Work to be completed |
Write out, word for word, only the data from its first line to the line containing "# +Z is up, +X".

Input data |
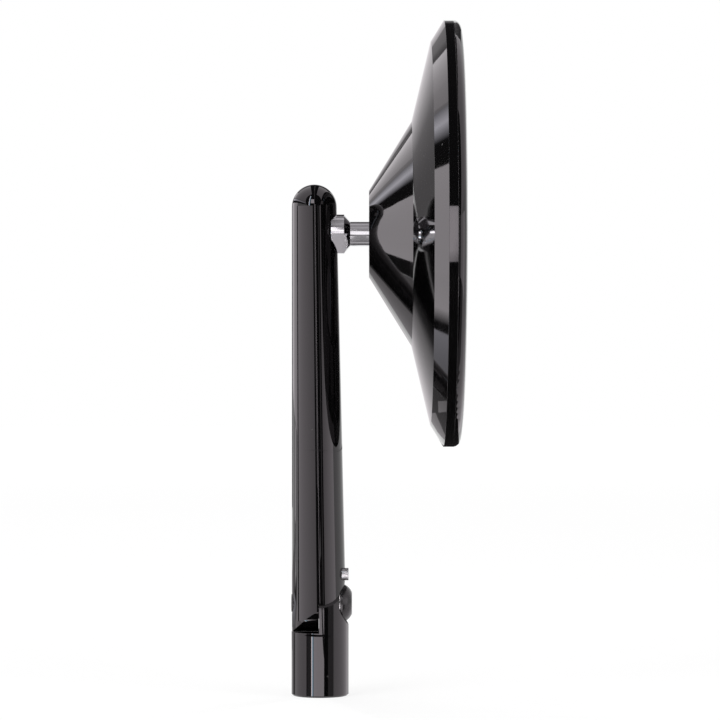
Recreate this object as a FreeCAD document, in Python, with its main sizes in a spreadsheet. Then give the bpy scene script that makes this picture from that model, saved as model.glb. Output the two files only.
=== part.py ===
import FreeCAD, Part
import os
import Sketcher

# Round motorcycle mirror on a tapered stem that folds on a half-lap foot. Sizes in millimetres.
# +Z is up, +X is the way the glass faces, and the origin is the centre of the foot's bottom face.

sizes = {
    # foot, measured up from its bottom face
    "footRadius": 7.0,
    "footEdge": 0.4,
    "threadRadius": 3.4,
    "threadDepth": 11.0,
    "drillTip": 1.9,
    "hingeHeight": 22.5,
    "shoulderGap": 0.05,
    # half-lap hinge, measured from the hinge screw's axis
    "lapOffset": 0.22,
    "lapGap": 0.1,
    "ridgeRadius": 4.45,
    "rampGap": 0.05,
    "reliefHeight": 7.1,
    "tongueEndRadius": 6.85,
    "spotfaceRadius": 5.25,
    "spotfaceFloor": 4.72,
    "headRelief": 0.2,
    "pivotRadius": 2.5,
    "runningGap": 0.05,
    "endGap": 0.02,
    "bushWall": 0.65,
    "frictionWasherRadius": 3.85,
    "frictionRecess": 0.7,
    # button-head hinge screw
    "headGap": 0.3,
    "pivotHeadRadius": 4.7,
    "pivotHeadRim": 0.5,
    "pivotHeadHeight": 2.75,
    "pivotHeadFlat": 2.62,
    "pivotHeadCrown": 3.5,
    "pivotEnd": 7.0,
    "screwChamfer": 0.4,
    "socketAcross": 3.0,
    "socketDepth": 1.5,
    "springThickness": 0.2,
    # small screw above the hinge
    "lockHeight": 7.2,
    "lockSide": 2.0,
    "lockHeadRadius": 1.5,
    "lockHeadSeat": 5.3,
    "lockHeadEnd": 6.95,
    "lockShankRadius": 0.9,
    "lockShankEnd": 2.5,
    # stem
    "stemLowRadius": 6.67,
    "stemTopRadius": 5.5,
    "stemTopOffset": 1.42,
    "domeStep": 6.6,
    # ball stud
    "mirrorHeight": 112.7,
    "studRadius": 3.0,
    "studTapEnd": 4.3,
    "studTapGap": 0.4,
    "collarFace": 2.71,
    "collarRadius": 4.8,
    "collarSpotGap": 0.15,
    "collarEnd": 5.87,
    "collarCone": 1.49,
    "flatHalfWidth": 3.67,
    "flatTurn": 40.0,
    "neckStart": 6.1,
    "neckRadius": 2.3,
    "neckCone": 0.5,
    "ballCentre": 18.4,
    "ballRadius": 5.5,
    # ball seat, ring, spring and clamp
    "splitHalf": 0.9,
    "seatWall": 2.05,
    "seatLength": 6.6,
    "seatHole": 1.5,
    "ringLength": 3.35,
    "ringWall": 0.9,
    "ballSpringHeight": 0.63,
    "ballSpringInset": 0.3,
    "ballSpringWidth": 2.3,
    "ballSpringThickness": 0.4,
    "clampBossGap": 0.1,
    "clampRadius": 14.0,
    "clampThickness": 2.5,
    "clampScrewCircle": 11.3,
    "clampScrewRadius": 1.5,
    "clampScrewGap": 0.1,
    "clampScrewHead": 2.6,
    "clampHeadHeight": 1.6,
    "clampScrewLength": 3.4,
    # head shell, turned about the mirror axis and measured from the ball's centre and the rim
    "backDepth": 6.45,
    "backRadius": 10.6,
    "backOpening": 5.4,
    "hubStep": 0.6,
    "rimStep": 13.8,
    "rimRadius": 52.0,
    "rimWidth": 2.1,
    "chamferWidth": 3.2,
    "chamferStep": 5.2,
    "dishWidth": 4.6,
    "coneRadius": 27.4,
    "shellWall": 2.1,
    "ledgeDepth": 1.3,
    "ledgeWidth": 4.5,
    "dishCorner": 1.3,
    # glass and what holds it
    "spigotInset": 1.6,
    "spigotWall": 0.8,
    "plateGap": 0.3,
    "gasketThickness": 0.5,
    "glassInset": 4.2,
    "glassGap": 0.1,
    "padMiddle": 1.04,
    "glassThickness": 2.0,
    "glassCurve": 1400.0,
    "padInset": 0.8,
    "bezelFlat": 0.1,
    "bezelRound": 1.9,
    "bezelLipDrop": 0.024,
}

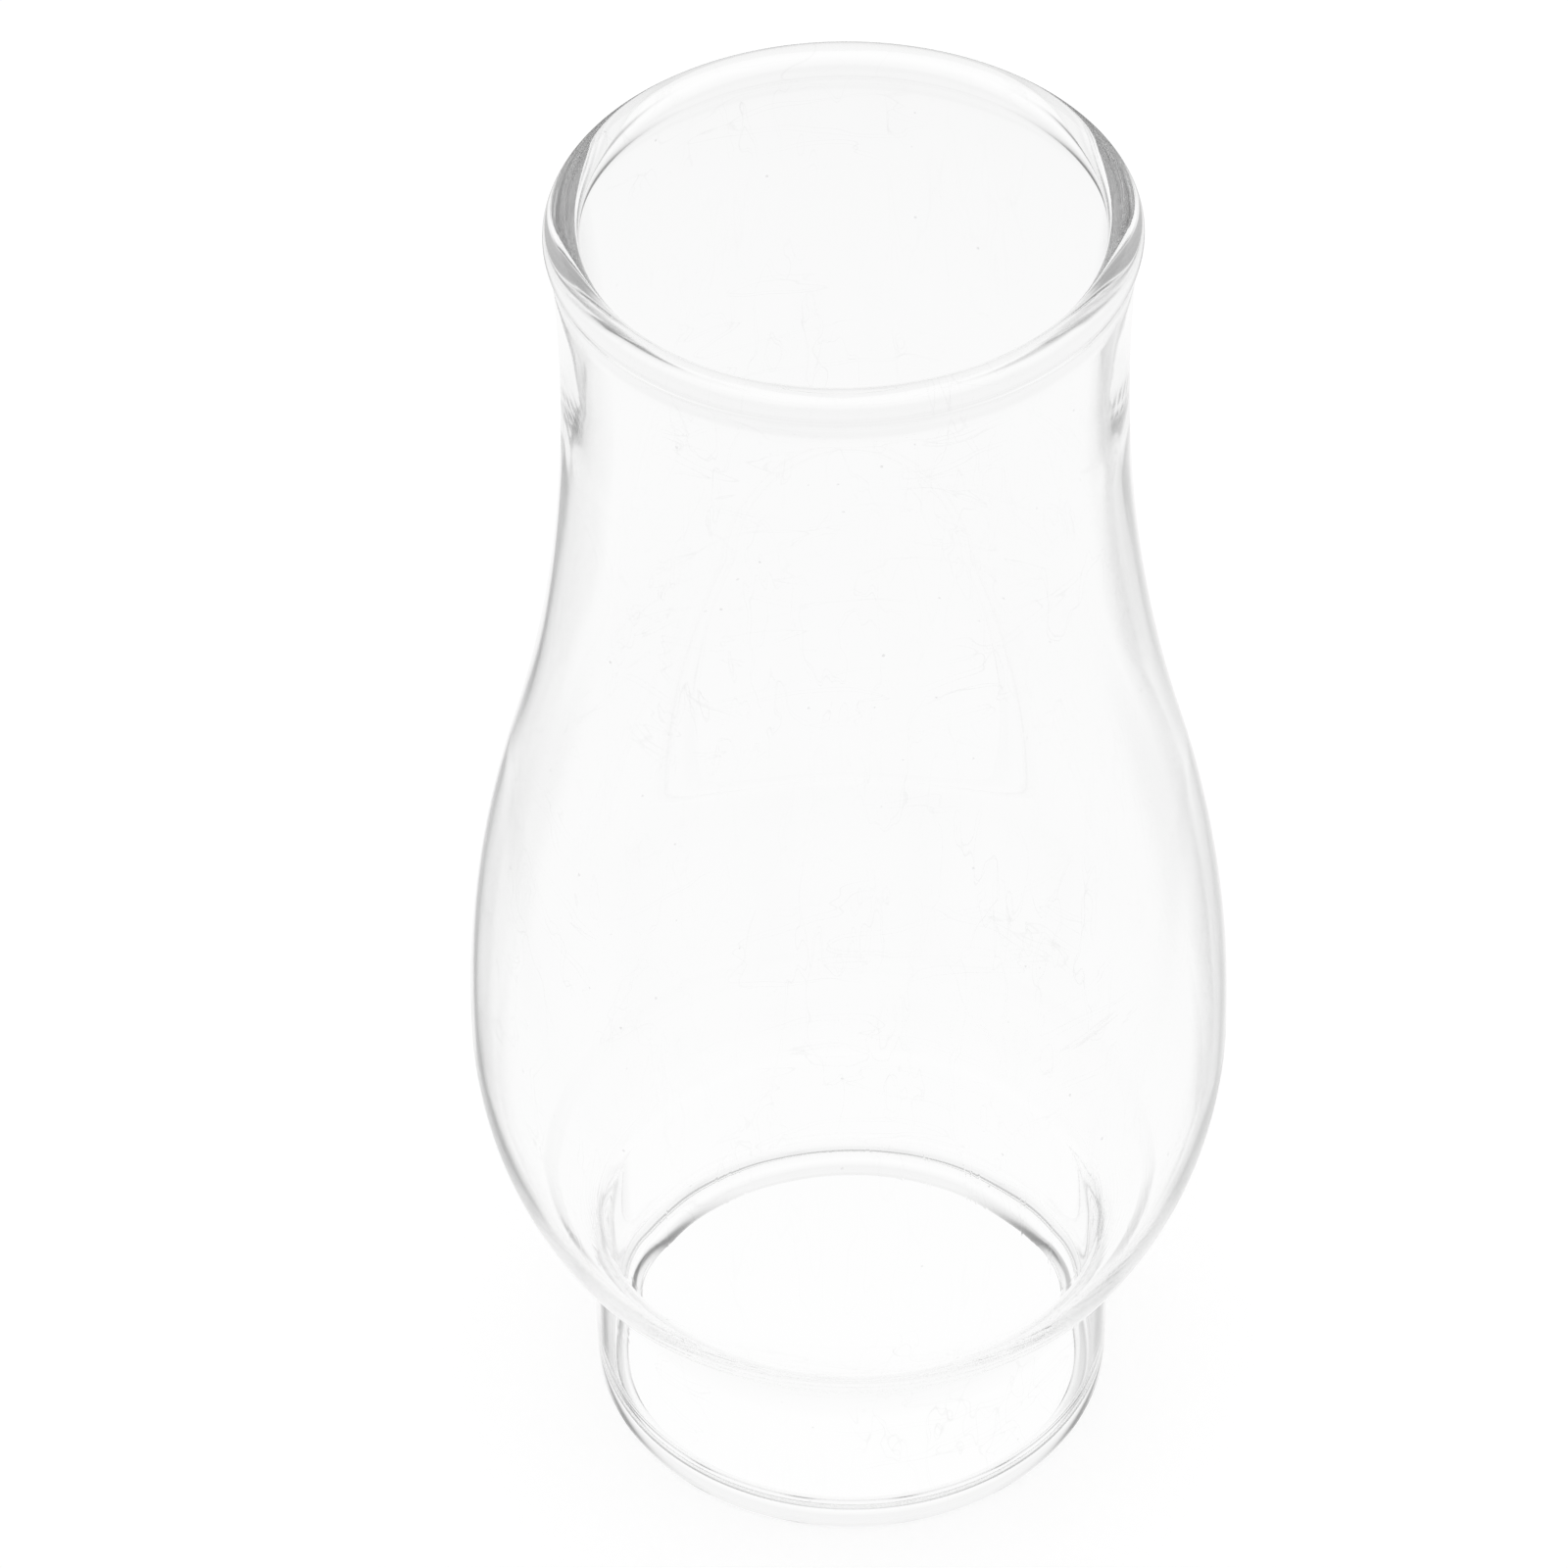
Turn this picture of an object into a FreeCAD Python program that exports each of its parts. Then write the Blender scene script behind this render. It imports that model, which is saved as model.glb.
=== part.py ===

Full answer |
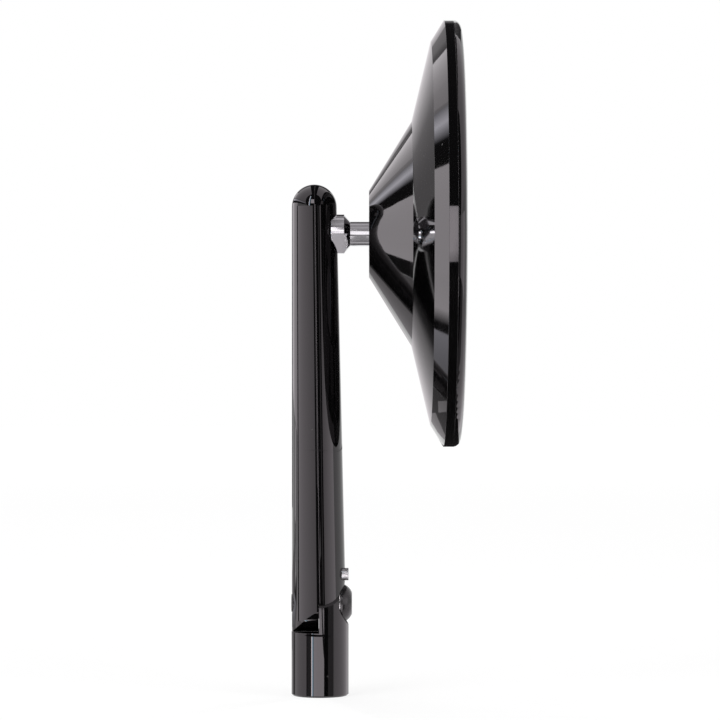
Recreate this object as a FreeCAD document, in Python, with its main sizes in a spreadsheet. Then give the bpy scene script that makes this picture from that model, saved as model.glb. Output the two files only.
=== part.py ===
import FreeCAD, Part
import os
import Sketcher

# Round motorcycle mirror on a tapered stem that folds on a half-lap foot. Sizes in millimetres.
# +Z is up, +X is the way the glass faces, and the origin is the centre of the foot's bottom face.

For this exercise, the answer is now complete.